The work has drawn interest from academic and development institutions exploring how applied analytics can inform policy and capacity-building discussions. Development agencies across parts of West Africa have cited the study as a reference for digital reform programs. Regional policymakers view it as a model for bridging the gap between high-level strategy and ground-level execution. Its emphasis on transparency, governance, and incremental improvement has made it particularly relevant to governments pursuing efficiency under fiscal constraints.
At the heart of Onaghinor’s contribution is a belief that data is not an end but a mirror, a way for organizations to see themselves clearly. His work reframes analytics as a tool for accountability and foresight rather than surveillance or complexity. He shows that predictable delivery is not a mystery of algorithms but the outcome of structured decisions and consistent feedback loops. For engineers, project controllers, and executives who have watched budgets erode and schedules slip, his message is both sobering and hopeful: the answers already exist within their data, waiting to be organized, understood, and acted upon.

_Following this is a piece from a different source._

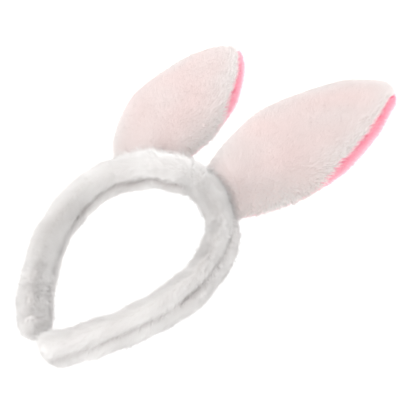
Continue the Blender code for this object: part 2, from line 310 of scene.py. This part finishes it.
def parting(turn, angle):
    """-1 to 1: which way the pile lies away from the nearest seam, and how strongly."""
    off = min((angle - line for line in seam_lines(turn)), key=abs)
    near = max(0.0, 1 - abs(off) / PARTING_ANGLE)
    return near if off > 0 else -near


def seam_pinch(turn, angle):
    """Up to 1 on a seam line and 0 away from it. The seams are near the outer and the inner edge."""
    outer, inner = (abs(angle - line) / SEAM_HALF_ANGLE for line in seam_lines(turn))
    share = OUTER_SEAM_SHARE if outer < inner else mix(INNER_SEAM_SHARE, 1, hump(turn, *INNER_CREASE_TURN))
    share += SEAM_SHARE_SPREAD * noise.noise(line_point(turn) / SEAM_SHARE_WAVE + Vector((0, 5, 0)))
    return max(0.0, 1 - min(outer, inner)) ** 2 * within(share, (LEAST_SEAM_SHARE, 1.0))


def face_angle(angle, face):
    """The same angle counted round the whole sleeve, so that the seams can wander onto either half."""
    return angle if face > 0 else (pi - angle if angle > 0 else -pi - angle)


def band_skin_point(turn, angle, face, shrink=1.0):
    """Angle runs from a quarter turn at the outer edge to minus that at the inner one, over one face."""
    left = smooth_step(turn / TRIM_CHANGE + 0.5)
    outer_trim = mix(OUTER_TRIMS["right"], OUTER_TRIMS["left"], left) + GAP_TRIM * hump(turn, 0, GAP_TURN)
    inner_fill = INNER_FILL * hump(turn, *INNER_FILL_TURN) - LEG_INNER_TRIM * (1 - crown_share(turn))
    push = -SKIN_INSET - SEAM_DIP * seam_pinch(turn, face_angle(angle, face))
    push -= outer_trim * max(sin(angle), 0) ** 2
    push += inner_fill * max(-sin(angle), 0) ** 2
    radial = (SLEEVE_RADIAL + push) * shrink * sin(angle)
    depth = (SLEEVE_DEPTH + push) * shrink * cos(angle)
    spot = line_point(turn) + line_normal(turn) * radial + Vector((0, face * depth, 0))
    outward = (line_normal(turn) * sin(angle) + Vector((0, face * cos(angle), 0))).normalized()
    return spot + outward * lump(spot)


# Meshes and the pile's values on them


def new_object(name, mesh, material):
    mesh.materials.append(material)
    thing = bpy.data.objects.new(name, mesh)
    bpy.context.scene.collection.objects.link(thing)
    return thing


def mesh_of(name, points, faces, material):
    mesh = bpy.data.meshes.new(name)
    mesh.from_pydata([tuple(point) for point in points], [], faces)
    mesh.polygons.foreach_set("use_smooth", [True] * len(mesh.polygons))
    mesh.update()
    return new_object(name, mesh, material)


def grid_mesh(name, rows, material):
    """An open grid of points as a mesh of quads."""
    width = len(rows[0])
    index = np.arange(len(rows) * width).reshape(len(rows), width)
    quads = np.stack([index[:-1, :-1], index[1:, :-1], index[1:, 1:], index[:-1, 1:]], -1).reshape(-1, 4)
    return mesh_of(name, [point for row in rows for point in row], quads.tolist(), material)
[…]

In the short span since its release, the impact has been evident. Companies that once relied on instinct are now operating with insight. Meetings that once revolved around excuses now revolve around metrics. Procurement is no longer a guessing game but a measurable process. Osazee Onaghinor’s paper, conceived as an analytical review, is reshaping how some organizations approach value, governance, and delivery. In his own words, “Data doesn’t deliver projects; people do. But when people can see what the data is saying, they finally start delivering right.”